The NGOs gathered during the NGO Forum preceding the 47th session of the African Commission on Human and Peoples in Banjul in May 2010, express their concerns

VERSION FRANÇAISE

We, NGOs gathered during the NGO Forum of the African Commission on Human and Peoples' Rights (ACHPR) and actors of the campaign "Africa for the rights of women: ratify and respect," express our deep concerns regarding the non-enactment of the new Malian Family Code, following the decision of the President, on August 26, 2009 to send the law back to Parliament for a second reading. We strongly regret that nearly one year after this decision, the second reading has yet to take place and that insufficient action has been taken to facilitate its understanding of and acceptance by some groups of the Malian population.

The new Family Code, as adopted by the National Assembly on August 3, 2009, reflects many years of consultation and debate between a range of actors within Malian society. The adoption of this text, which provides some crucial guarantees for Malian women's universal rights, would constitute a fundamental first step towards bringing Malian laws into compliance with international and regional standards, in accordance with Mali's obligations under the UN Convention on the Elimination of All Forms of Discrimination against Women, ratified by Mali in 1985, the Protocol to the African Charter on Human and Peoples' Rights on the Rights of Women in Africa, ratified in 2005, and the UN Convention on the Rights of the Child, ratified in 1990.

We are thus deeply concerned that the enactment of this legislation, which is fundamental for the protection of the rights of Malian women, is in suspense. Violations of Malian women's human rights are favored by this legislative gap. We stress the urgent need to adopt such a code in Mali and call upon the Republic of Mali to address this legislative gap, by ensuring that the second reading takes place without further delay and that the Family Code is enacted in its present form, without weakening of any of its provisions.

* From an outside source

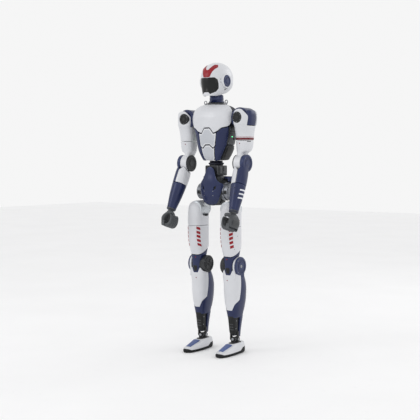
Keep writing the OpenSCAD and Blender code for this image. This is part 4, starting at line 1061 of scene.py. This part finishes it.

We hope that the Malian authorities will, thus, demonstrate their commitment to promote women's rights in Mali.

Monday 14 June 2010

ACHPR: Resolution on the Prevention of Women and Child Trafficking in South Africa during the 2010 World Cup Tournament

Link to the the resolution on the ACHPR website

The African Commission on Human and Peoples’ Rights, meeting at its 47th Ordinary Session held in Banjul, The Gambia, from 12 to 26 May 2010

Recalling that the right of women and children to be protected from trafficking has been explicitly recognized in Section 4 of the Protocol to the African Charter on Human and Peoples’ Rights on the Rights of Women in Africa, Section 29 of the African Charter on the Rights and Welfare of the Child, Section 6 of the Convention on the Elimination of All Forms of Discrimination Against Women, and Section 35 of the Convention on the Rights of the Child;

Recalling that the United Nations Convention Against Transnational Organized Crime was adopted in 2000 and entered into force in 2003 to promote cooperation, as well as prevent and combat transnational organized crime more effectively, and that the Protocol to Prevent, Suppress and Punish Trafficking in Persons, Especially Women and Children, supplementing the United Nations Convention Against Transnational Organized Crime, was adopted in 2000 and entered into force in 2003 to address all aspects of trafficking in women and children specifically;

Recognizing that human trafficking is a global challenge that necessitates a global response and that the right to be protected from trafficking is also protected by other international and regional Conventions and Covenants which protect the rights to life, integrity and security of the person, and offer protection against slavery and forced labour;

Concerned that the 2010 World Cup in South Africa may increase the trafficking in women and children for sexual purposes and other forms of human rights abuses in South Africa and the neighboring countries;

Recalling that South Africa ratified the United Nations Convention Against Transnational Organized Crime and its Protocol to Prevent, Suppress and Punish Trafficking in Persons, Especially Women and Children in 2004;

Welcoming the introduction of the Prevention and Combating of Trafficking in Persons Bill before the South African Parliament to combat trafficking in persons by prosecuting those involved in trafficking, providing appropriate sentences and measures for the prevention of trafficking and assistance of its victims;

Noting that the South African law could be relied upon to prosecute trafficking in persons, including the Criminal Law (Sexual Offences and Related Matters) Amendment Act of 2007, the Children’s Act of 2005, the Immigration Act of 2002, the Domestic Violence Act of 1998, the Prevention of Organized Crime Act of 1998, the Basic Conditions of Employment Act of 1997, the Intimidation Act of 1982, and common law prohibitions against rape, kidnapping, indecent assault, abduction, murder, assault with intent to cause grievous bodily harm, common assault, and extortion:

Urges the Parliament of South Africa to expedite the enactment of the Prevention and Combating of Trafficking in Persons Bill and implement its provisions, in accordance with the Protocol to Prevent, Suppress and Punish Trafficking in Persons, Especially Women and Children;

Urges the Government of South Africa to increase awareness among all levels of government of their obligations under the provisions under domestic and international law;

Calls on the Government of South Africa to put into place mechanisms and prevention strategies to address commercial sexual exploitation and human trafficking of women and children;

Calls on the Government of South Africa to put into place and support initiatives aimed at assisting victims of trafficking and commercial sexual exploitation;

Urges the Government of South Africa to intensify cross-border cooperation with the neighboring countries and to ensure an integrated and efficient approach to prosecute traffickers.

Done in Banjul, The Gambia, 26 May 2010.